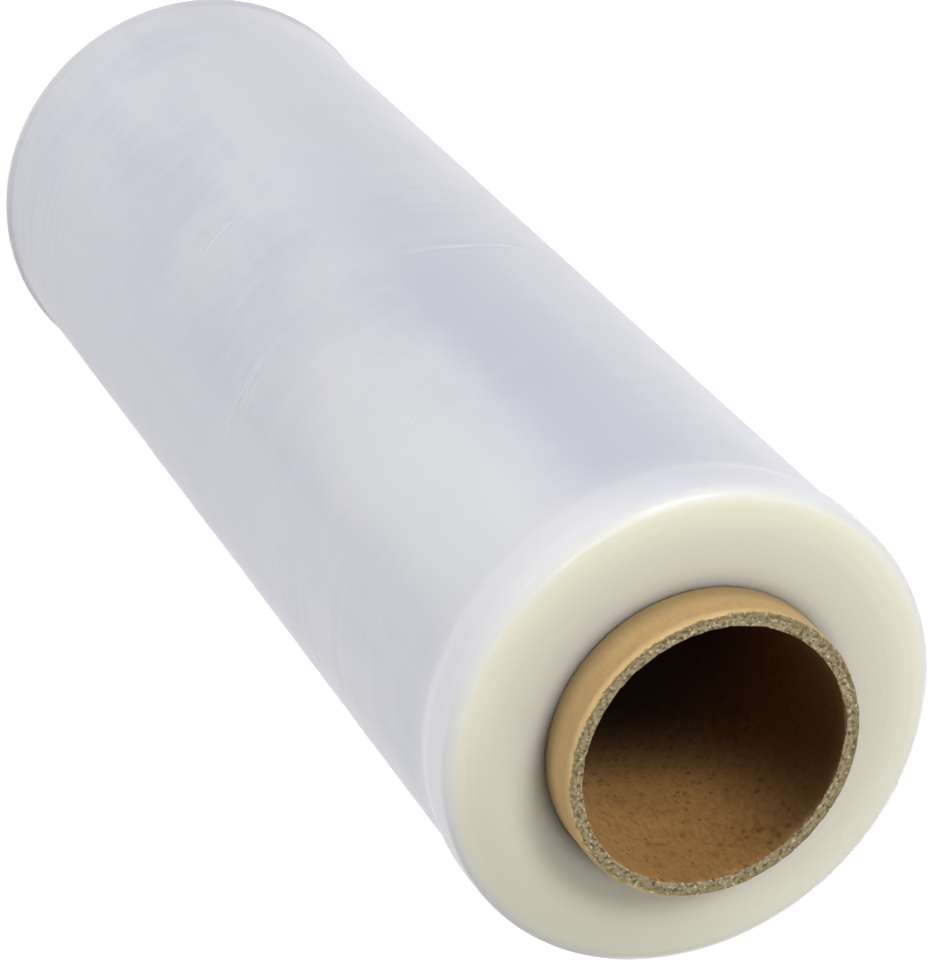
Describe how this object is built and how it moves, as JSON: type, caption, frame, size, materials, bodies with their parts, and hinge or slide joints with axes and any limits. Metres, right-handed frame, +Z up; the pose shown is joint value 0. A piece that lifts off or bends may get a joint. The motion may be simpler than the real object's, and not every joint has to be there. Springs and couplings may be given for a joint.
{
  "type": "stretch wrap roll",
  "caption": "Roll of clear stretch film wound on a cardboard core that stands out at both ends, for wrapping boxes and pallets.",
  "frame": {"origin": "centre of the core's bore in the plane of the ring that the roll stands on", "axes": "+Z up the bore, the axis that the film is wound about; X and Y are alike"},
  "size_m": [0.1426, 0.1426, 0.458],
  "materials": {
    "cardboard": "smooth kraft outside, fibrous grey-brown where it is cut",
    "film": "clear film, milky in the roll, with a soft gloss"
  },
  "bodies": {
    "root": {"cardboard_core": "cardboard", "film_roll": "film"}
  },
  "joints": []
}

= = = = =

Exercise prompt
Write the data from above out again, exactly.

Output for this exercise
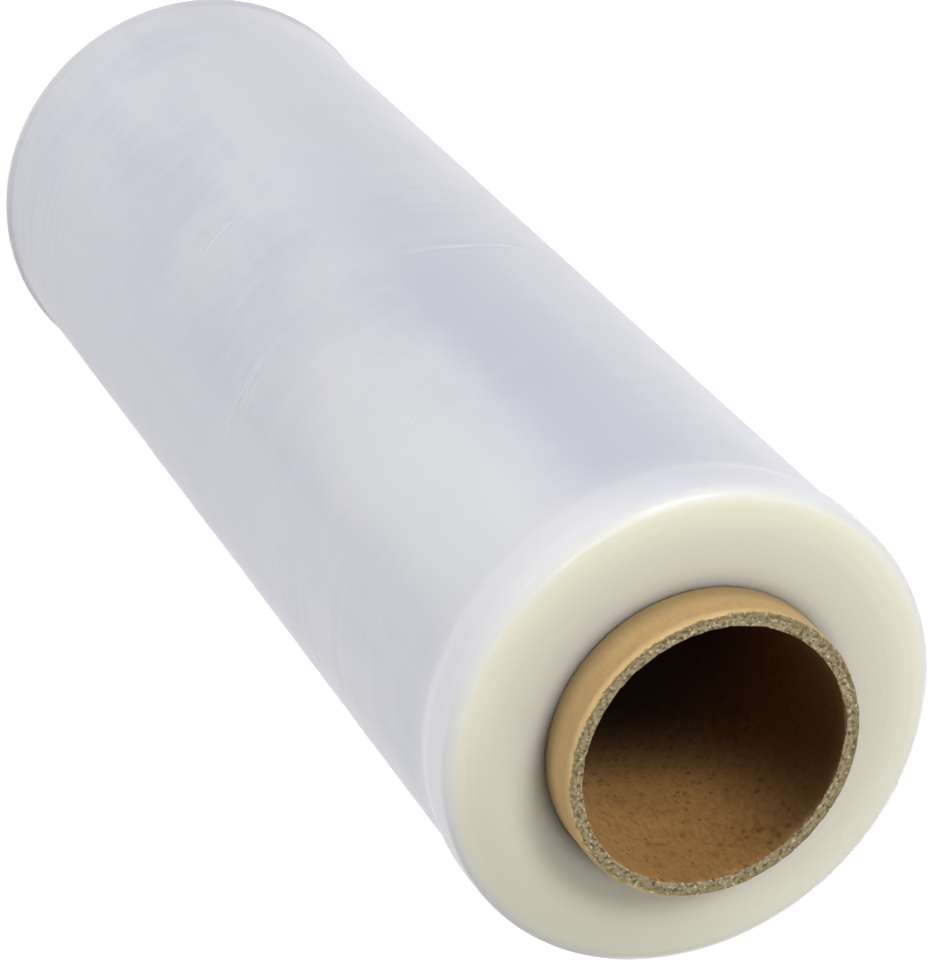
Describe how this object is built and how it moves, as JSON: type, caption, frame, size, materials, bodies with their parts, and hinge or slide joints with axes and any limits. Metres, right-handed frame, +Z up; the pose shown is joint value 0. A piece that lifts off or bends may get a joint. The motion may be simpler than the real object's, and not every joint has to be there. Springs and couplings may be given for a joint.
{
  "type": "stretch wrap roll",
  "caption": "Roll of clear stretch film wound on a cardboard core that stands out at both ends, for wrapping boxes and pallets.",
  "frame": {"origin": "centre of the core's bore in the plane of the ring that the roll stands on", "axes": "+Z up the bore, the axis that the film is wound about; X and Y are alike"},
  "size_m": [0.1426, 0.1426, 0.458],
  "materials": {
    "cardboard": "smooth kraft outside, fibrous grey-brown where it is cut",
    "film": "clear film, milky in the roll, with a soft gloss"
  },
  "bodies": {
    "root": {"cardboard_core": "cardboard", "film_roll": "film"}
  },
  "joints": []
}